══ Supplied data ══
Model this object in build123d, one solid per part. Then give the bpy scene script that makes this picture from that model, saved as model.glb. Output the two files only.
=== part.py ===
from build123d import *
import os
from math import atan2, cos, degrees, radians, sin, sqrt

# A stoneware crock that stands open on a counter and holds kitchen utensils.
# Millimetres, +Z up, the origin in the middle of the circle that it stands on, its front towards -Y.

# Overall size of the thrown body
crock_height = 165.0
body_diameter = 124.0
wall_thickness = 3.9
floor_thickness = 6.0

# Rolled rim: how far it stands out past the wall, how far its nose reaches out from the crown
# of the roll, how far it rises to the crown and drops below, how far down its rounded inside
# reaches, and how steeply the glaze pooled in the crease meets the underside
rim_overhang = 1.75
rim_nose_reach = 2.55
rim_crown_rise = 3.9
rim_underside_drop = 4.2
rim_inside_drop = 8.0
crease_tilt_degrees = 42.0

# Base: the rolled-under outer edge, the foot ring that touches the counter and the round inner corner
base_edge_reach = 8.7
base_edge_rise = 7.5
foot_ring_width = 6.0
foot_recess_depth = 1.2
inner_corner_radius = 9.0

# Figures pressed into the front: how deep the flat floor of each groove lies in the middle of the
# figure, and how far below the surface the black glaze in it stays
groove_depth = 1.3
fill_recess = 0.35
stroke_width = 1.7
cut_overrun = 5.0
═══
══ Supplied data ══
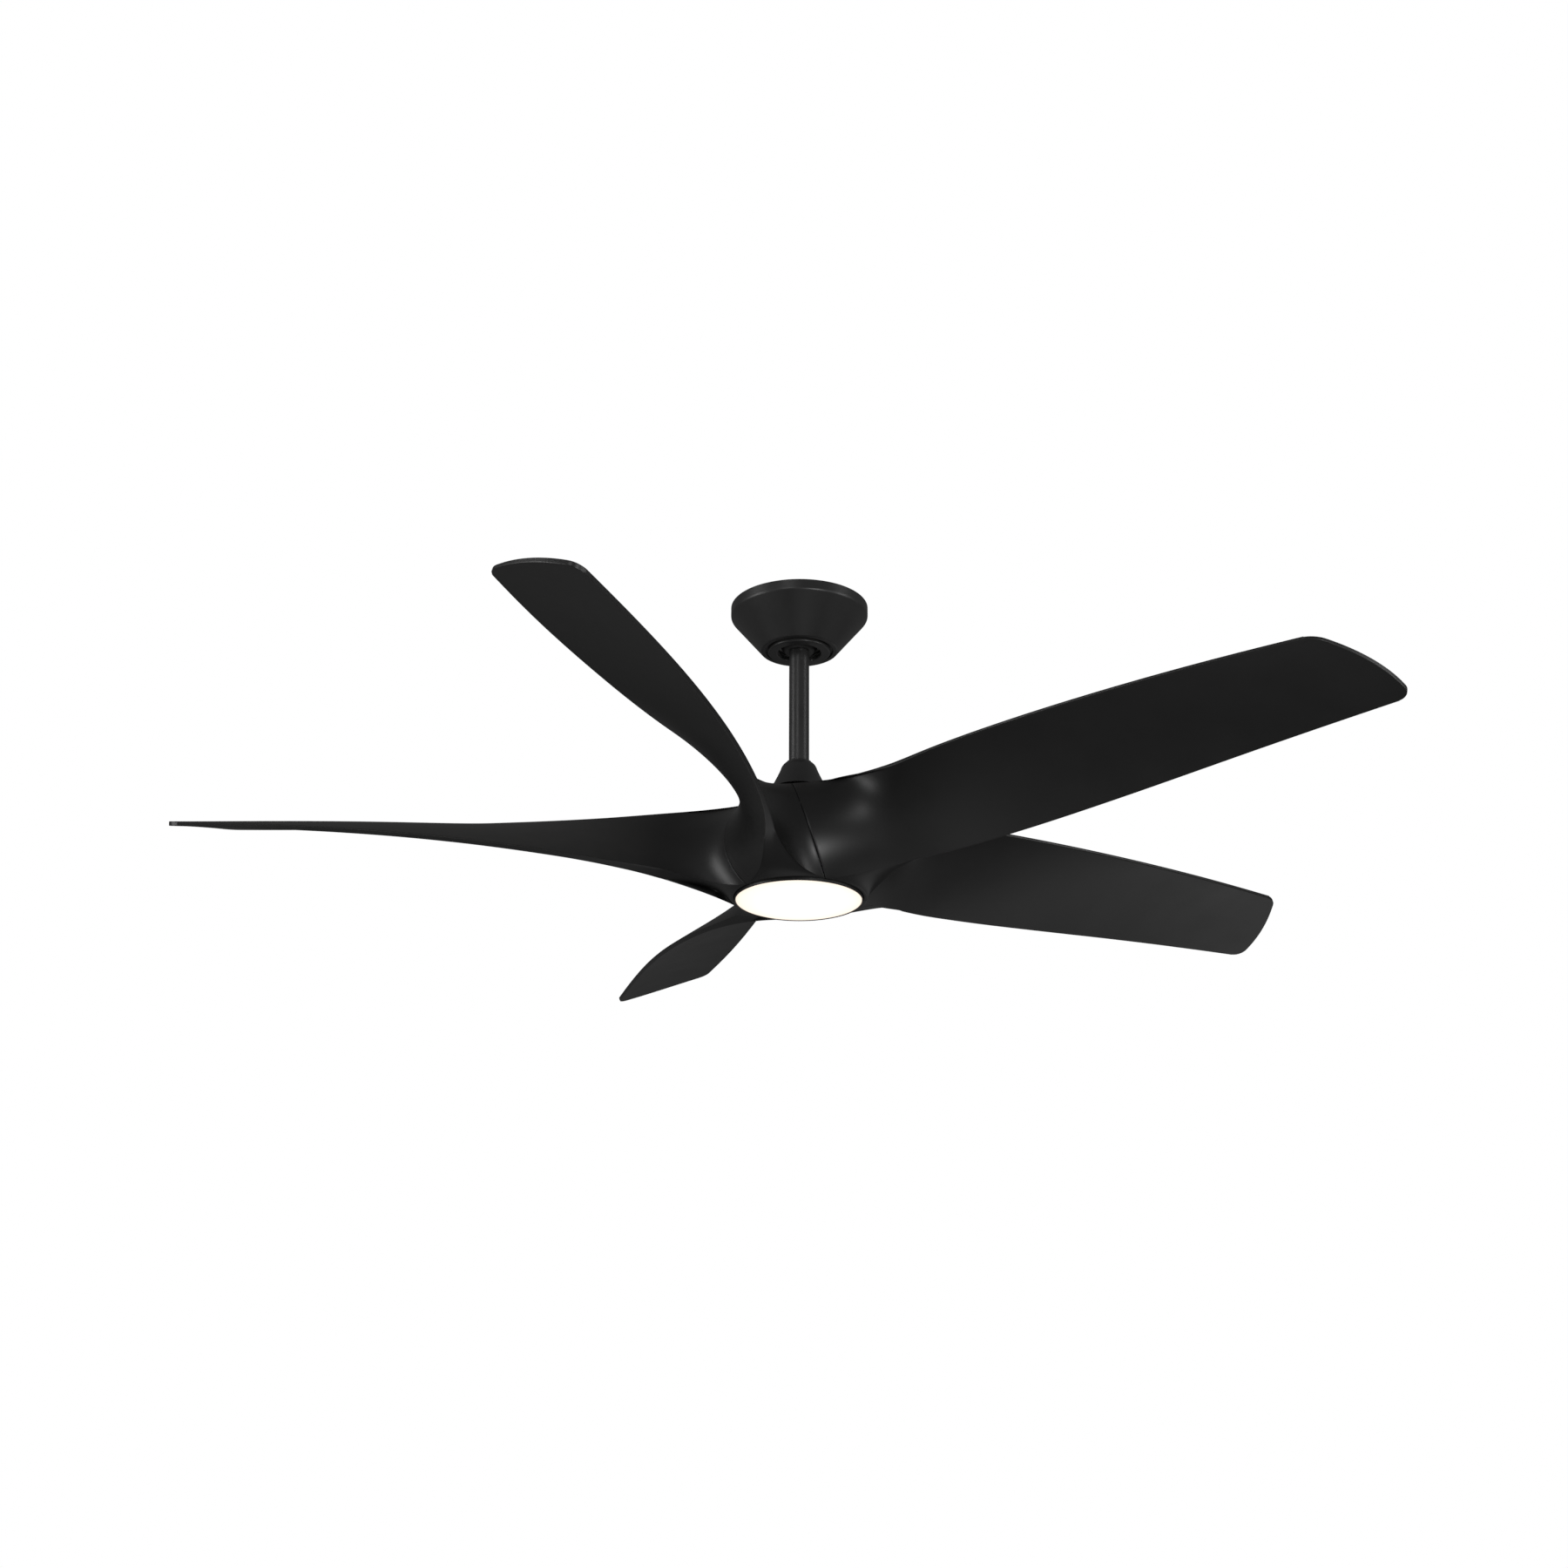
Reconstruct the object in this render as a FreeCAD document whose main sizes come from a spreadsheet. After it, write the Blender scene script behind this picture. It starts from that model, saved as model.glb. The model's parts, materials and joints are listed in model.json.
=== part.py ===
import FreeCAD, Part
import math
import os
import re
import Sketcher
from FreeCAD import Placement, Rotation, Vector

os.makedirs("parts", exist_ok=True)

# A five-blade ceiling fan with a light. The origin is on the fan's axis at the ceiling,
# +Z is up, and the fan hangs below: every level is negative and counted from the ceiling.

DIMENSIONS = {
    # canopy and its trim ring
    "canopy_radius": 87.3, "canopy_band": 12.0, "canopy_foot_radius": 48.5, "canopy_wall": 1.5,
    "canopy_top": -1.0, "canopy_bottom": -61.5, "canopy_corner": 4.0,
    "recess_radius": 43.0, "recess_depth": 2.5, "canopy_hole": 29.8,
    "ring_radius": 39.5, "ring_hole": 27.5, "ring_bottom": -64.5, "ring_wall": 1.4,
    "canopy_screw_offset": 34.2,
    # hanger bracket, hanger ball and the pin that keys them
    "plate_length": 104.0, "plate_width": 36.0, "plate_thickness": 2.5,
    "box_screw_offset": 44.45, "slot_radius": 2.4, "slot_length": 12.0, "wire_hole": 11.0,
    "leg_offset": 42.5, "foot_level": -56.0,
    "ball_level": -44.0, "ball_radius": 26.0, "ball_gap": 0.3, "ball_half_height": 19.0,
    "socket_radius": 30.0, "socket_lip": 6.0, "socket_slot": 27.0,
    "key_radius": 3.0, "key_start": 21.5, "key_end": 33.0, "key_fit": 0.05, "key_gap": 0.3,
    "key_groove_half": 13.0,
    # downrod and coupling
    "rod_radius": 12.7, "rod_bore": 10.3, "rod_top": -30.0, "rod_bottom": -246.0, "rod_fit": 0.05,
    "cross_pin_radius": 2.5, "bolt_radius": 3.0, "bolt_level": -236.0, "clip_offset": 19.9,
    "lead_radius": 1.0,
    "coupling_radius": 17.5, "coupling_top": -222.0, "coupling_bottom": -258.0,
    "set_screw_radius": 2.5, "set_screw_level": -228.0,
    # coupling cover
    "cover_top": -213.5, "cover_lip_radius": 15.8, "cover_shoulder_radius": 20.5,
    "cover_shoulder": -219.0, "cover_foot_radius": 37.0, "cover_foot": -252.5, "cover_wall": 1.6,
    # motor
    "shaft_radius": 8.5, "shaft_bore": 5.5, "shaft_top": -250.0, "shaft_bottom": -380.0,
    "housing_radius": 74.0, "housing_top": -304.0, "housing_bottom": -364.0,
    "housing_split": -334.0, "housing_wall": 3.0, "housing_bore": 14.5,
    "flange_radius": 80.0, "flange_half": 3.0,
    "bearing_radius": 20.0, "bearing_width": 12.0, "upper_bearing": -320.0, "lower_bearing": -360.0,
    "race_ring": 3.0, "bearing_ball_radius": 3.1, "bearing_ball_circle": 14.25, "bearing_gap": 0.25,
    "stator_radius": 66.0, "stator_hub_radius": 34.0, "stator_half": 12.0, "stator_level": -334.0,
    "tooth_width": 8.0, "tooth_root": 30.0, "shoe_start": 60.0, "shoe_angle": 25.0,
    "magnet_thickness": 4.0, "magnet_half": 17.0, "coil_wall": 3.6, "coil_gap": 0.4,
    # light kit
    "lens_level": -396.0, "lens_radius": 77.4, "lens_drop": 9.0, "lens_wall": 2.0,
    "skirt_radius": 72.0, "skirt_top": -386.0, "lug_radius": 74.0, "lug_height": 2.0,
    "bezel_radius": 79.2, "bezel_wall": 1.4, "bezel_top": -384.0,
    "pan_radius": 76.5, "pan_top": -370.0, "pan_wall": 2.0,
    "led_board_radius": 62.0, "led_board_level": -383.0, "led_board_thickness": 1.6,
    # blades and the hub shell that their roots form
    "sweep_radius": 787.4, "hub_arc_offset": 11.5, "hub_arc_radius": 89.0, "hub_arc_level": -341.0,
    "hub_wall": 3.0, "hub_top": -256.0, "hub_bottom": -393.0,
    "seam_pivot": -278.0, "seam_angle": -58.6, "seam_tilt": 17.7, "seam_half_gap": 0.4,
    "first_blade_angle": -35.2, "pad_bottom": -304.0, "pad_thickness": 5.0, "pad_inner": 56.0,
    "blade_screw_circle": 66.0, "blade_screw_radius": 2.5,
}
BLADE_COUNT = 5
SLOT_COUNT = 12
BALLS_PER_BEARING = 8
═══
══ Supplied data ══
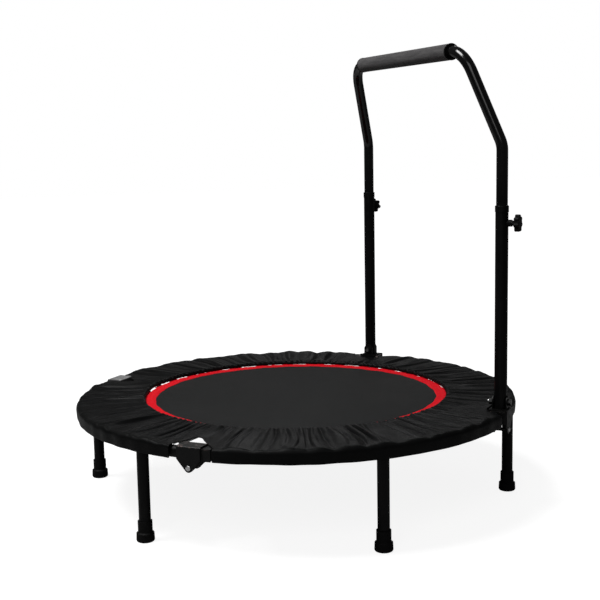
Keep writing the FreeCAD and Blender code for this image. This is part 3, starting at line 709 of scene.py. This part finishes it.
═══
# Do this
Within the listing above, the range opens at the line with "Reconstruct the object" and closes at the line with "# +Z is up, and". Reproduce exactly the lines of that range, including both ends.

# The output
Reconstruct the object in this render as a FreeCAD document whose main sizes come from a spreadsheet. After it, write the Blender scene script behind this picture. It starts from that model, saved as model.glb. The model's parts, materials and joints are listed in model.json.
=== part.py ===
import FreeCAD, Part
import math
import os
import re
import Sketcher
from FreeCAD import Placement, Rotation, Vector

os.makedirs("parts", exist_ok=True)

# A five-blade ceiling fan with a light. The origin is on the fan's axis at the ceiling,
# +Z is up, and the fan hangs below: every level is negative and counted from the ceiling.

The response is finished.